Sobre esta ignorancia planea el misterio de Dios y de sus obras. Así lo ha precisado Job y el Eclesiastés, con palabra que no ha sido superada dentro del AT. Por eso, el gran mensaje de María, cuando dice que «Dios exaltó a los oprimidos y llenó de bienes a los hambrientos», no se puede interpretar en términos puramente sapienciales, como expresión de una experiencia de este mundo. Ciertamente, las palabras ya citadas del Eclo 10,14-15 y los salmos de los pobres que confían en Dios, pidiéndole su premio, han de tomarse con toda reverencia.
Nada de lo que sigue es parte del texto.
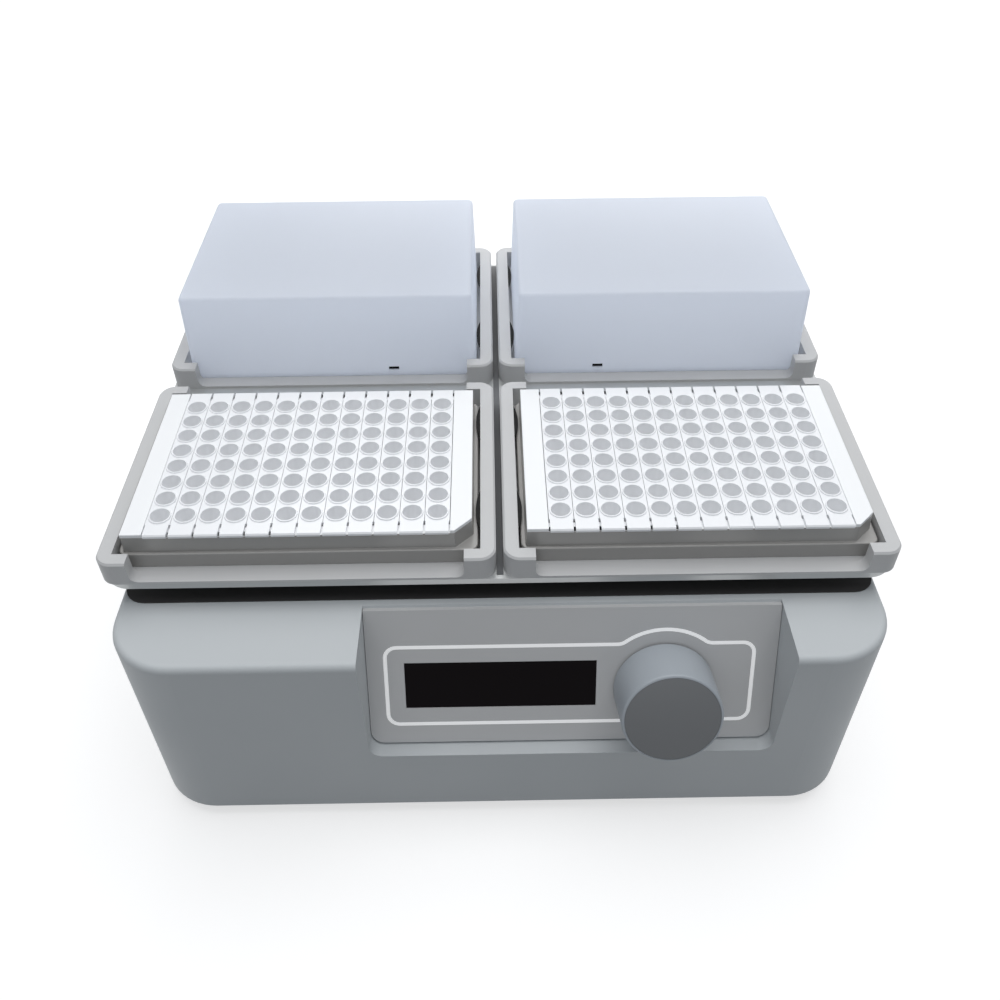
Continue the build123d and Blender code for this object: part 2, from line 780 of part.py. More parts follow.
# Power supply board with transformer, capacitors and heat sink
with BuildPart() as power_supply:
    supply_x = -bench_board_x
    supply_y = platform_y + bench_board_y
    parts_z = bench_board_z + board_t
    block(bench_board_z, supply_x, supply_y, bench_board_w, bench_board_d, board_t)
    block(parts_z, supply_x, supply_y + transformer_d / 2, transformer_w, transformer_d, transformer_h)
    for side in (-1, 1):
        capacitor_x = supply_x + side * 2 * capacitor_r
        disc(parts_z, capacitor_x, supply_y - 3 * capacitor_r, capacitor_r, capacitor_h)
    sink_x = supply_x - bench_board_w / 2 + heat_sink_inset
    block(parts_z, sink_x, supply_y, heat_sink_w, heat_sink_d, heat_sink_h)
power_supply.part.label = "power_supply"
export_step(power_supply.part, "parts/power_supply.step")

# Main board with its chips and a row of connectors
with BuildPart() as main_board:
    board_y = platform_y + bench_board_y
    block(bench_board_z, bench_board_x, board_y, bench_board_w, bench_board_d, board_t)
    with Locations(level(bench_board_z + board_t, bench_board_x, board_y)):
        with GridLocations(2 * chip_w, 2 * chip_w, 2, 2):
            Box(chip_w, chip_w, chip_h, align=stand)
        with Locations((0, bench_board_d / 2 - connector_w)):
            with GridLocations(2 * connector_w, 0, 4, 1):
                Box(connector_w, connector_w, connector_h, align=stand)
main_board.part.label = "main_board"
export_step(main_board.part, "parts/main_board.step")

# Mains inlet socket in the rear wall
with BuildPart() as inlet_socket:
    with BuildSketch(rear):
        with Locations((-inlet_x, inlet_z)):
            RectangleRounded(inlet_w + 2 * inlet_flange, inlet_h + 2 * inlet_flange, inlet_flange)
    extrude(amount=inlet_flange_t)
    with BuildSketch(rear):
        with Locations((-inlet_x, inlet_z)):
            Rectangle(inlet_w - 2 * inlet_fit, inlet_h - 2 * inlet_fit)
    extrude(amount=-inlet_depth)
    with BuildSketch(rear.offset(inlet_flange_t)) as inlet_mouth:
        with Locations((-inlet_x, inlet_z)):
            Rectangle(inlet_cavity_w, inlet_cavity_h)
        chamfer(inlet_mouth.vertices().group_by(Axis.Y)[-1], inlet_chamfer)
    extrude(amount=-inlet_cavity_d, mode=Mode.SUBTRACT)
inlet_socket.part.label = "inlet_socket"
export_step(inlet_socket.part, "parts/inlet_socket.step")

# Contact blades that stand on the floor of the inlet
with BuildPart() as inlet_blades:
    with BuildSketch(rear.offset(inlet_flange_t - inlet_cavity_d)):
        with Locations((-inlet_x, inlet_z - earth_up / 2)):
            with GridLocations(blade_spread, 0, 2, 1):
                Rectangle(blade_w, blade_h)
        with Locations((-inlet_x, inlet_z + earth_up / 2)):
            Rectangle(blade_w, blade_h)
    extrude(amount=blade_l)
inlet_blades.part.label = "inlet_blades"
export_step(inlet_blades.part, "parts/inlet_blades.step")

# Frame of the power switch
with BuildPart() as switch_frame:
    with BuildSketch(rear):
        with Locations((-switch_x, inlet_z)):
            RectangleRounded(switch_w + 2 * switch_flange, switch_h + 2 * switch_flange, switch_flange)
    extrude(amount=inlet_flange_t)
    with BuildSketch(rear):
        with Locations((-switch_x, inlet_z)):
            Rectangle(switch_w - 2 * inlet_fit, switch_h - 2 * inlet_fit)
    extrude(amount=-switch_depth)
    with BuildSketch(rear.offset(inlet_flange_t)):
        with Locations((-switch_x, inlet_z)):
            Rectangle(rocker_w + 2 * rocker_gap, 2 * (rocker_r + rocker_gap))
    extrude(amount=-(inlet_flange_t + rocker_sink + rocker_r + rocker_gap), mode=Mode.SUBTRACT)
    with BuildSketch(rocker_plane):
        Circle(rocker_pin_r + running_gap)
    extrude(amount=switch_w, both=True, mode=Mode.SUBTRACT)
switch_frame.part.label = "switch_frame"
export_step(switch_frame.part, "parts/switch_frame.step")

# Rocker with a shallow V face, tilted to the off side, and its pivot pin
with BuildPart() as power_rocker:
    with BuildSketch(rocker_plane):
        Circle(rocker_r)
        rise = rocker_r * math.tan(math.radians(rocker_tilt))
        with BuildLine():
            Polyline(
                (rocker_face, 0),
                (rocker_face + rise, rocker_r),
                (2 * rocker_r, rocker_r),
                (2 * rocker_r, -rocker_r),
                (rocker_face + rise, -rocker_r),
                close=True,
            )
        make_face(mode=Mode.SUBTRACT)
        with Locations((-rocker_back, 0)):
            Rectangle(rocker_r, 2 * rocker_r, align=(Align.MAX, Align.CENTER), mode=Mode.SUBTRACT)
    extrude(amount=rocker_w / 2, both=True)
    with BuildSketch(rocker_plane):
        Circle(rocker_pin_r)
    extrude(amount=switch_w / 2 - inlet_fit, both=True)
power_rocker.part.label = "power_rocker"
export_step(power_rocker.part, "parts/power_rocker.step")

# Platform plate that carries the four trays
with BuildPart() as platform_plate:
    with BuildSketch(level(platform_z, 0, platform_y)):
        RectangleRounded(platform_w, platform_d, platform_corner_r)
        with PolarLocations(hub_screw_circle, hub_screw_count, start_angle=hub_screw_start):
            Circle(hub_screw_r, mode=Mode.SUBTRACT)
        with GridLocations(2 * tray_x, 2 * tray_y, 2, 2):
            with GridLocations(tray_screw_spacing, 0, 2, 1):
                Circle(tray_screw_r, mode=Mode.SUBTRACT)
    extrude(amount=platform_t)
platform_plate.part.label = "platform_plate"
export_step(platform_plate.part, "parts/platform_plate.step")

# Screws from the platform plate into the hub flange
with BuildPart() as hub_screws:
    with BuildSketch(level(platform_z - hub_flange_t, 0, platform_y)):
        with PolarLocations(hub_screw_circle, hub_screw_count, start_angle=hub_screw_start):
            Circle(hub_screw_r)
    extrude(amount=hub_flange_t + platform_t)
hub_screws.part.label = "hub_screws"
export_step(hub_screws.part, "parts/hub_screws.step")

# Flat heater mats under the platform, one below each tray
with BuildPart() as heater_mats:
    with BuildSketch(level(platform_z, 0, platform_y)):
        with GridLocations(2 * tray_x, 2 * tray_y, 2, 2):
            Rectangle(mat_w, mat_d)
    extrude(amount=-mat_t)
heater_mats.part.label = "heater_mats"
export_step(heater_mats.part, "parts/heater_mats.step")

# Trays with open ends, bevelled rims and pockets for the clips
for name, (x, y) in tray_spots.items():
    inward = math.copysign(1, -x)
    with BuildPart() as tray:
        with BuildSketch(level(tray_z, x, y)):
            RectangleRounded(tray_w, tray_d, tray_corner_r)
        extrude(amount=tray_h)
        chamfer(tray.faces().sort_by(Axis.Z)[-1].edges(), tray_bevel)
        with BuildSketch(level(floor_z, x, y)):
            Rectangle(tray_w - 2 * tray_wall_x, tray_d - 2 * tray_wall_y)
        extrude(amount=tray_h, mode=Mode.SUBTRACT)
        end_face = Plane(origin=(x, y, floor_z), x_dir=(1, 0, 0), z_dir=(0, -1, 0))
        with BuildSketch(end_face) as end_profile:
            Rectangle(end_opening, 2 * tray_h, align=(Align.CENTER, Align.MIN))
            fillet(end_profile.vertices().group_by(Axis.Y)[0], tray_cove_r)
        extrude(amount=tray_d, both=True, mode=Mode.SUBTRACT)
        wall_x = x + inward * (tray_w / 2 - tray_wall_x + clip_pocket / 2)
        with Locations(level(clip_z - clip_gap, wall_x, y)):
            with GridLocations(0, clip_spacing, 1, 2):
                Box(
                    clip_pocket,
                    clip_l + 2 * clip_gap,
                    clip_t + 2 * clip_gap,
                    align=stand,
                    mode=Mode.SUBTRACT,
                )
        with BuildSketch(level(tray_z, x, y)):
            with GridLocations(tray_screw_spacing, 0, 2, 1):
                Circle(tray_screw_r)
        extrude(amount=tray_floor, mode=Mode.SUBTRACT)
    tray.part.label = "tray_" + name
    export_step(tray.part, f"parts/tray_{name}.step")

# Screws from the tray floors into the platform
with BuildPart() as tray_screws:
    with BuildSketch(level(floor_z, 0, platform_y)):
        with GridLocations(2 * tray_x, 2 * tray_y, 2, 2):
            with GridLocations(tray_screw_spacing, 0, 2, 1):
                Circle(tray_screw_r)
    extrude(amount=-tray_screw_l)
tray_screws.part.label = "tray_screws"
export_step(tray_screws.part, "parts/tray_screws.step")


def clip_outline(inward):
    """Plan of one clip, a straight root in the wall and a bulge over the tray."""
    with BuildSketch() as plan:
        with BuildLine():
            Polyline(
                (0, -clip_l / 2),
                (inward * clip_root, -clip_l / 2),
                (inward * clip_root, clip_l / 2),
                (0, clip_l / 2),
            )
            ThreePointArc((0, clip_l / 2), (-inward * clip_bulge, 0), (0, -clip_l / 2))
        make_face()
    return plan.sketch


# Sprung clips, two in each tray, that reach over the flange of a microplate
for name, (x, y) in tray_spots.items():
    inward = math.copysign(1, -x)
    with BuildPart() as plate_clips:
        with BuildSketch(level(clip_z, x + inward * (tray_w / 2 - tray_wall_x), y)):
            with GridLocations(0, clip_spacing, 1, 2):
                add(clip_outline(inward))
        extrude(amount=clip_t)
    plate_clips.part.label = "plate_clips_" + name
    export_step(plate_clips.part, f"parts/plate_clips_{name}.step")

# Microplate frames in the two front trays, hollow from below
for name in ("left", "right"):
    x, tray_centre_y = tray_spots["front_" + name]
    y = tray_centre_y - plate_shift_y
    with BuildPart() as microplate_frame:
        with BuildSketch(level(floor_z, x, y)):
            RectangleRounded(plate_w, plate_d, plate_corner_r)
        extrude(amount=plate_flange_h)
        with BuildSketch(level(floor_z, x, y)) as upper_plan:
            Rectangle(plate_top_w, plate_top_d)
            chamfer(upper_plan.vertices().group_by(Axis.X)[-1].sort_by(Axis.Y)[0], plate_chamfer)
        extrude(amount=plate_h)
        with BuildSketch(level(floor_z, x, y)):
            Rectangle(plate_top_w - 2 * frame_wall, plate_top_d - 2 * frame_wall)
            Rectangle(strip_field + 2 * frame_wall, strip_run + 2 * frame_wall, mode=Mode.SUBTRACT)
        extrude(amount=plate_h - strip_web_t - frame_wall, mode=Mode.SUBTRACT)
        with BuildSketch(level(floor_z, x, y)):
            Rectangle(strip_field, strip_run)
        extrude(amount=plate_h, mode=Mode.SUBTRACT)
        with BuildSketch(level(floor_z + plate_h, x, y)):
            Rectangle(strip_field, plate_top_d)
        extrude(amount=-strip_web_t, mode=Mode.SUBTRACT)
    microplate_frame.part.label = "microplate_frame_" + name
    export_step(microplate_frame.part, f"parts/microplate_frame_{name}.step")

# Well strips that hang in the frames by their end tabs
for name in ("left", "right"):
    x, tray_centre_y = tray_spots["front_" + name]
    y = tray_centre_y - plate_shift_y
    with BuildPart() as well_strips:
        with BuildSketch(level(floor_z + plate_h, x, y)):
            with GridLocations(well_pitch, 0, columns, 1):
                Rectangle(well_pitch - 2 * strip_gap, plate_top_d)
        extrude(amount=-strip_web_t)
        with BuildSketch(level(floor_z + strip_floor_gap, x, y)):
            with GridLocations(well_pitch, 0, columns, 1):
                Rectangle(strip_block_w, strip_run - 2 * strip_gap)
        extrude(amount=plate_h - strip_web_t - strip_floor_gap)
        with BuildSketch(level(floor_z + plate_h, x, y)):
            with GridLocations(well_pitch, well_pitch, columns, rows):
                RegularPolygon(well_r, well_facets)
        extrude(amount=-well_depth, mode=Mode.SUBTRACT)
    well_strips.part.label = "well_strips_" + name
    export_step(well_strips.part, f"parts/well_strips_{name}.step")

# Tall covers in the two rear trays, thin-walled and open below
for name, side in (("left", 1), ("right", -1)):
    x, y = tray_spots["rear_" + name]
    with BuildPart() as cover:
        with BuildSketch(level(floor_z, x, y)):
            RectangleRounded(cover_w, cover_d, cover_corner_r)
        extrude(amount=cover_h, taper=cover_taper)
        fillet(cover.faces().sort_by(Axis.Z)[-1].edges(), cover_edge_r)
        offset(amount=-cover_wall, openings=cover.faces().sort_by(Axis.Z)[0])
        slot_y = y - cover_d / 2
        with Locations(level(floor_z + cover_slot_up, x + side * cover_slot_x, slot_y)):
            Box(cover_slot_w, 4 * cover_wall, cover_slot_h, align=stand, mode=Mode.SUBTRACT)
    cover.part.label = "cover_" + name
    export_step(cover.part, f"parts/cover_{name}.step")
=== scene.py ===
import math

import bmesh
import bpy
from bpy.props import FloatProperty, FloatVectorProperty, IntProperty, PointerProperty
from mathutils import Euler, Matrix, Vector


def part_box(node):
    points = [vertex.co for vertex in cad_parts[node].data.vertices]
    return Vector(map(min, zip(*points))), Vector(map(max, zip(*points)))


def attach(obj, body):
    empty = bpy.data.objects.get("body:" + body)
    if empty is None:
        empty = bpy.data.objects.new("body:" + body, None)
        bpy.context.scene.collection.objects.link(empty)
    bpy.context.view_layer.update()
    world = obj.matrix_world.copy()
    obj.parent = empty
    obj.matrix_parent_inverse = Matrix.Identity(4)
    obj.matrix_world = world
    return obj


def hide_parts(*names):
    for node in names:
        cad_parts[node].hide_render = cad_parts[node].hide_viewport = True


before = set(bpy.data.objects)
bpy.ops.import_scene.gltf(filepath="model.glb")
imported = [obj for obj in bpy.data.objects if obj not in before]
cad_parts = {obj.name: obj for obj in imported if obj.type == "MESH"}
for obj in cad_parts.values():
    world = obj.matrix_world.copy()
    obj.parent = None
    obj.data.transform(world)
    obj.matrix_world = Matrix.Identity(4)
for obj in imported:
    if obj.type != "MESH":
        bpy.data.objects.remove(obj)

# Finishes and fine pieces for a heated orbital microplate shaker.
# Metres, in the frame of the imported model: +Z up, control panel facing -Y.

bl_info = {
    "name": "Microplate shaker",
    "version": (1, 0, 0),
    "blender": (4, 5, 0),
    "location": "View3D > Sidebar > Shaker",
    "description": "Dresses a packed microplate shaker with finishes, fine pieces and a studio",
    "category": "Object",
}

MM = 0.001
WELD = 1e-6  # vertices nearer than this become one
CLOUD_MM = 40  # size of the clouding in colour and gloss
FLOW_MM = 60  # size of the flow marks in thin plastic
WAVE_BAND = 0.314  # a wave texture of this scale has one band to the metre
SHARP = math.radians(35)  # edges above this angle are shaded sharp
ROUNDED = math.radians(40)  # edges above this angle get their rounding
CAMERA_LENS = 35.19  # in mm, on a sensor 36 mm wide
CAMERA_PLACE = Vector((-2.01, -344.62, 246.38)) * MM  # from the platform's middle and the trays' rim
CAMERA_TURN = (47.048, 0.360, -0.873)  # in degrees
# Where each lamp hangs and the point it is aimed at, in metres
OVERHEAD = ((0.1, 0.35, 1.7), (0, 0.05, 0))
IN_FRONT = ((-0.5, -1.6, 0.9), (0, 0, 0.1))
BEHIND = ((0.2, 1.5, 0.5), (0, 0, 0.12))
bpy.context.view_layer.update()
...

Ellos transmiten la certeza de un Dios que hace justicia, concediendo su gracia a los pequeños. Pero esa justicia y esa gracia no se pueden entender a través de nuestra lógica. Por eso tenemos que avanzar, buscando un modo nuevo de entender al hombre.

Conclusión mariana.

María de Nazaret se ha situado en el centro de la rueda de la fortuna, que a unos eleva y a otros abaja, pero ha descubierto que hay Dios por encima de ella… y que ese Dios, que ha engendrado a su mesías, derribará a los poderosos de sus tronos y vaciará de su riqueza a los ricos, para que los pobres se sacien, para que los humillados se eleven.

Éste es el canto de la revolución más alta, que María ha retomado y recreado, partiendo de las tradiciones de su pueblo. Así aparece como cantora y promotora de la revolución fina de la historia de los hombres, en contra de la política económica y social que sigue dominando en nuestro mundo. Los que se dicen devotos de María (cristianos o no) y siguen defendiendo a ricos y poderosos, viven en la mentira: O se equivocan o son malos, que para el caso es lo mismo, pues debían saber lo que hacen (ella, María, se lo había dicho).